La présidente de la formation de jugement a dispensé le rapporteur public, sur sa proposition, de prononcer des conclusions à l'audience.

Les parties ont été régulièrement averties du jour de l'audience.

Le rapport de Mme Dominique Bureau, première conseillère, a été entendu au cours de l'audience publique.

Considérant ce qui suit :

1. Mme D..., qui se dit de nationalité somalienne, a demandé l'asile en France le 22 décembre 2016. Après avoir constaté que les autorités belges avaient enregistré le 16 juillet 2015 une demande d'asile présentée par l'intéressée, et obtenu, le 21 février 2017, leur accord en vue de sa reprise en charge, le préfet du Nord, par arrêté du 12 mai 2017, a décidé son transfert vers la Belgique et prononcé son assignation à résidence. Mme D... relève appel du jugement du 24 mai 2017 par lequel le magistrat désigné par le président du tribunal administratif de Lille a rejeté sa demande tendant à l'annulation de cet arrêté.

Sur la décision de transfert vers la Belgique :

2. En premier lieu, l'article 4 de règlement du 26 juin 2013 établissant les critères et mécanismes de détermination de l'État membre responsable de l'examen d'une demande de protection internationale introduite dans l'un des États membres par un ressortissant de pays tiers ou un apatride dispose : " 1. Dès qu'une demande de protection internationale est introduite au sens de l'article 20, paragraphe 2, dans un État membre, ses autorités compétentes informent le demandeur de l'application du présent règlement (...) 2. Les informations visées au paragraphe 1 sont données par écrit, dans une langue que le demandeur comprend ou dont on peut raisonnablement supposer qu'il la comprend. Les États membres utilisent la brochure commune rédigée à cet effet en vertu du paragraphe 3. Si c'est nécessaire à la bonne compréhension du demandeur, les informations lui sont également communiquées oralement, par exemple lors de l'entretien individuel visé à l'article 5. (...) ". Aux termes de l'article 5 de ce règlement : " 1. Afin de faciliter le processus de détermination de l'État membre responsable, l'État membre procédant à cette détermination mène un entretien individuel avec le demandeur. Cet entretien permet également de veiller à ce que le demandeur comprenne correctement les informations qui lui sont fournies conformément à l'article 4. / (...) 4. L'entretien individuel est mené dans une langue que le demandeur comprend ou dont on peut raisonnablement supposer qu'il la comprend et dans laquelle il est capable de communiquer. Si nécessaire, les États membres ont recours à un interprète capable d'assurer une bonne communication entre le demandeur et la personne qui mène l'entretien individuel. / (...) " .

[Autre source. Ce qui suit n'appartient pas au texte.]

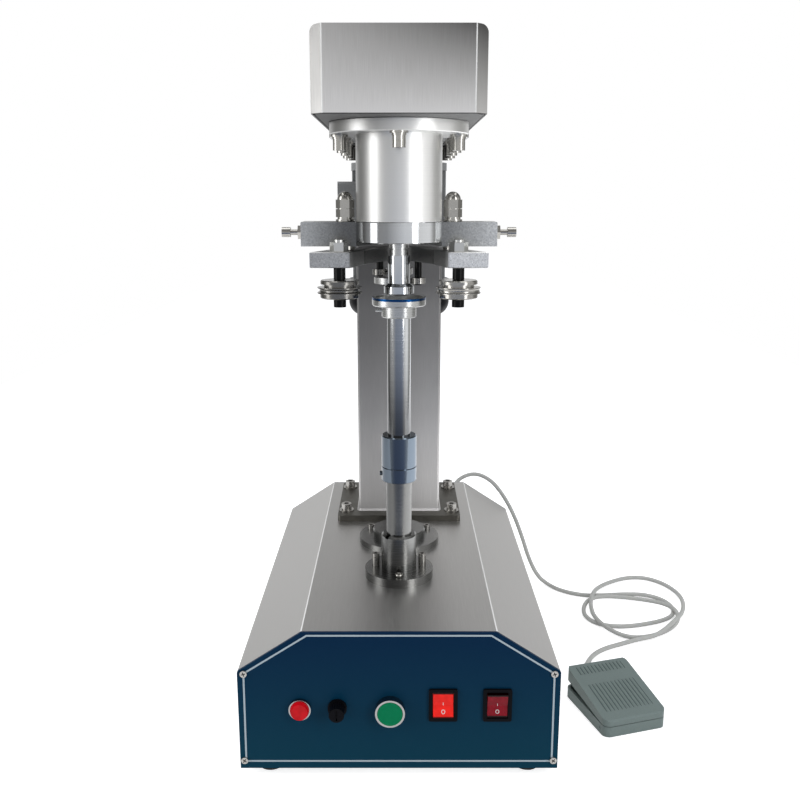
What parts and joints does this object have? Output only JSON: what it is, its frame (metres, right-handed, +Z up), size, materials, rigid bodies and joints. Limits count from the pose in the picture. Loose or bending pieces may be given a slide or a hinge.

3. Mme D... ne conteste pas que les brochures sur l'application du règlement du 26 juin 2013 qui lui ont été remises le 22 décembre 2016 étaient rédigées en langue somalienne, qu'elle avait déclaré comprendre, et qu'elle n'a pas fait état de son analphabétisme au cours de l'entretien qui s'est déroulé le même jour dans les services de la préfecture. Il ressort par ailleurs des pièces du dossier qu'elle était alors accompagnée d'une personne qui s'est présentée comme une compatriote capable de l'assister en qualité de traductrice. Au regard, notamment, de la précision des éléments recueillis au cours de cet entretien, Mme D... n'est pas fondée à soutenir qu'elle n'était pas en mesure de comprendre les informations qui lui ont été communiquées, ainsi que l'a à bon droit relevé le magistrat désigné.

4. En deuxième lieu, l'article 19 du règlement du 26 juin 2013 prévoit : " (...) 3. Les obligations prévues à l'article 18, paragraphe 1, points c) et d), cessent lorsque l'État membre responsable peut établir, lorsqu'il lui est demandé de reprendre en charge un demandeur ou une autre personne visée à l'article 18, paragraphe 1, point c) ou d), que la personne concernée a quitté le territoire des États membres en exécution d'une décision de retour ou d'une mesure d'éloignement délivrée à la suite du retrait ou du rejet de la demande. / Toute demande introduite après qu'un éloignement effectif a eu lieu est considérée comme une nouvelle demande et donne lieu à une nouvelle procédure de détermination de l'État membre responsable ".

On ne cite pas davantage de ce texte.